The real impact of sugar on your teeth


Milk chocolate, jelly lollies, nougat, liquorice allsorts – when it comes to your teeth the finger of blame has traditionally been pointed at sweets. But dentists now tell us that a number of other foods are just as bad, if not worse for your teeth.


That’s not to suggest that sugary foods are, in any way, good for your teeth - far from it.  


What does sugar do to my teeth?

When you consume sugar, the bacteria in your mouth multiply like crazy and, in the process of breaking down the sugar, they produce acid. It’s the acid that does the damage to your teeth, causing decay, cavities and worse.


If you’d like to visualise this, think of your teeth divided into three layers: the hard enamel, the softer dentin and the inner most pulp.  If you consume sugary foods, the acid produced can eat through the first line of defence – the enamel and, if not checked, will keep going, eating through the soft layer under the enamel, and, finally into the third layer known as the pulp.


It’s bad news once your teeth are exposed to the pulp because this is where the nerves and blood vessels are housed. You can be in all sorts of pain by this stage.
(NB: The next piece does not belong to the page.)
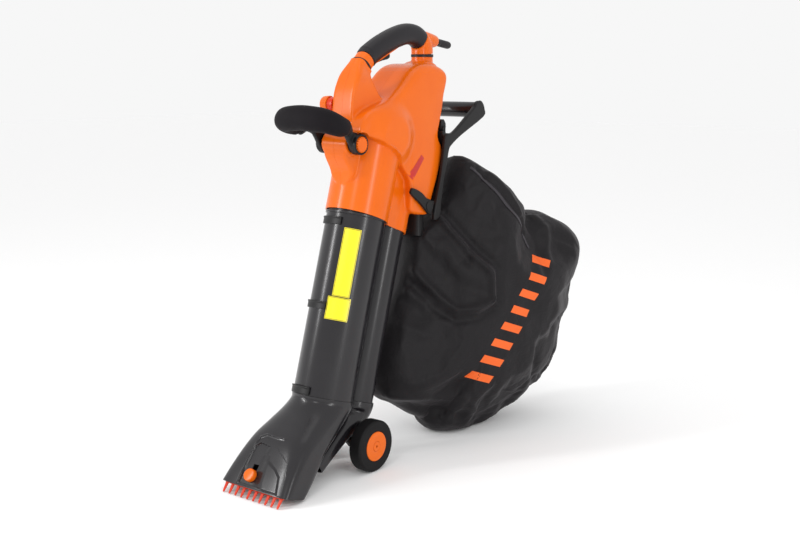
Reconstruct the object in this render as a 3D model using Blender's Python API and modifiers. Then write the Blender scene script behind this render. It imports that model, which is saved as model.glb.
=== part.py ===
# Leaf blower vacuum: twin tubes on wheels, orange motor housing, two handles and a cloth bag.
# Metres, +Z up. The nozzle points to -Y and the user's left is +X.
# Everything hangs on the empty "machine", whose own origin is on the ground below the axle.

import math

import bmesh
import bpy
from mathutils import Vector

# Fits
seat_gap = 0.0003
running_gap = 0.0005

# Stance
lean_angle = math.radians(17.0)
axle_y = 0.2060
axle_height = 0.0550

# Twin tubes
suction_radius = 0.0630
suction_wall = 0.0028
blower_radius = 0.0400
blower_wall = 0.0025
tube_gap = 0.0020
tube_spacing = suction_radius + blower_radius + tube_gap
tube_length = 0.3970
suction_foot_y = -0.0620
suction_foot_z = 0.1640
socket_depth = 0.0120
clip_margin = 0.0240
channel_wall = 0.0042
sleeve_web_half_width = 0.0240

# Nozzle and outlet duct
nozzle_wall = 0.0030
nozzle_collar_wall = 0.0032
mouth_half_width = 0.0870
mouth_half_depth = 0.0346
duct_wall = 0.0025
skid_half_width = 0.0550
skid_depth = 0.0140
skid_height = 0.0080

# Rake
rake_half_width = 0.0770
rake_thickness = 0.0026
rake_depth = 0.0300
rake_offset = 0.0085
rake_tongue_half_width = 0.0080
tooth_count = 10
tooth_width = 0.0070
tooth_tip_width = 0.0035
button_radius = 0.0080
button_height = 0.0060
slider_travel = 0.0180
slider_x = -0.0170
slider_up = 0.0260
slot_half_width = 0.0052
slot_end_gap = 0.0010

# Wheels
tyre_radius = 0.0550
tyre_width = 0.0320
hub_radius = 0.0315
hub_inset = 0.0025
wheel_inner_x = 0.0610
axle_radius = 0.0050
cap_radius = 0.0105
cap_width = 0.0030
bracket_half_width = 0.0420

# Motor housing
housing_half_width = 0.0620
housing_wall = 0.0030
housing_middle = (0.160, 0.700)
rib_half_width = 0.0360
neck_half_width = 0.0280
boss_radius = 0.0240
boss_half_width = 0.0330
dome_radius = 0.0780
dome_height = 0.0120
vent_radius = 0.0400
screw_head_radius = 0.0040
screw_shank_radius = 0.0018
screw_post_radius = 0.0052

# Fan and motor
fan_axis = (0.095, 0.697)
fan_radius = 0.0500
fan_hub_radius = 0.0130
fan_ring_gap = 0.0025
fan_ring_wall = 0.0030
blade_count = 8
blade_width = 0.0200
shaft_radius = 0.0050
bearing_radius = 0.0110
bearing_width = 0.0070
armature_radius = 0.0210
stator_radius = 0.0335
motor_length = 0.0260
motor_cup_wall = 0.0025

# Top handle
grip_half_depth = 0.0225
grip_half_width = 0.0205
grip_wall = 0.0045
ring_thickness = 0.0030
trigger_half_width = 0.0060
inlet_radius = 0.0085
inlet_length = 0.0560
lock_radius = 0.0050

# Front handle
pivot = (0.002, 0.684)
front_handle_angle = math.radians(30.0)
arm_inner_x = 0.0380
arm_thickness = 0.0100
arm_disc_radius = 0.0215
arm_tip = (0.0268, 0.0209)
arm_tip_radius = 0.0095
arm_relief_radius = 0.0250
bar_radius = 0.0120
front_grip_radius = 0.0250
knob_radius = 0.0168
knob_width = 0.0100
right_knob_width = 0.0055
bolt_seat_share = 0.6
bolt_radius = 0.0040
ratchet_radius = 0.0180

# Speed dial
dial_centre = (0.022, 0.762)
dial_radius = 0.0165
dial_base_thickness = 0.0120
dial_width = 0.0160
dial_seat_x = 0.0285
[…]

Now that you’re a little bit scared, note that eating sweets can contribute to tooth decay, BUT so can lots eating lots of other carbohydrate-rich foods. AND it depends what types of sugary sweets you eat and how quickly you eat them and, what you do afterwards.


What other foods should I avoid?

The worst foods for your teeth are the ones that stay on your teeth the longest.  In this sense, eating a chocolate bar (which saliva removes relatively quickly) is likely better for your teeth than eating any of the following:

  • Dry biscuits,
  • Dry breakfast cereals,
  • Sultanas and other dried fruit,
  • Breath mints,
  • Potato chips.

That’s because these starchy or sugary foods all tend to stick around in the mouth, either by adhering to your teeth (like dried fruit) or clogging up the gaps between your teeth or, simply (as is the case with breath mints) taking a long time to consume. This gives bacteria plenty of time to feast and produce acid.


Our recommendation

You can still indulge your sweet tooth, without destroying your choppers, so long as you brush them regularly after eating sweets to reduce plaque build-up. And if you are going to eat something sweet, select a treat that you can eat all in one go. For example, opt for a chocolate bar over a packet of jelly lollies. This again reduces the opportunity for plaque to build up because the sugar will spend less time in your mouth.

This is not to say you’ve got the green light to indulge in as much sugar as you want. Sugary sweets are still bad for your teeth because they result in acid build-up. It’s not just your teeth you need to think about either. In recent years sugar has been linked to a range of other health problems from diabetes and inflammation to heart disease; it affects our whole body.


Realistically though many of us are not going to give up sugary treats, so when you do indulge, ensure you brush afterwards. Your teeth will thank you.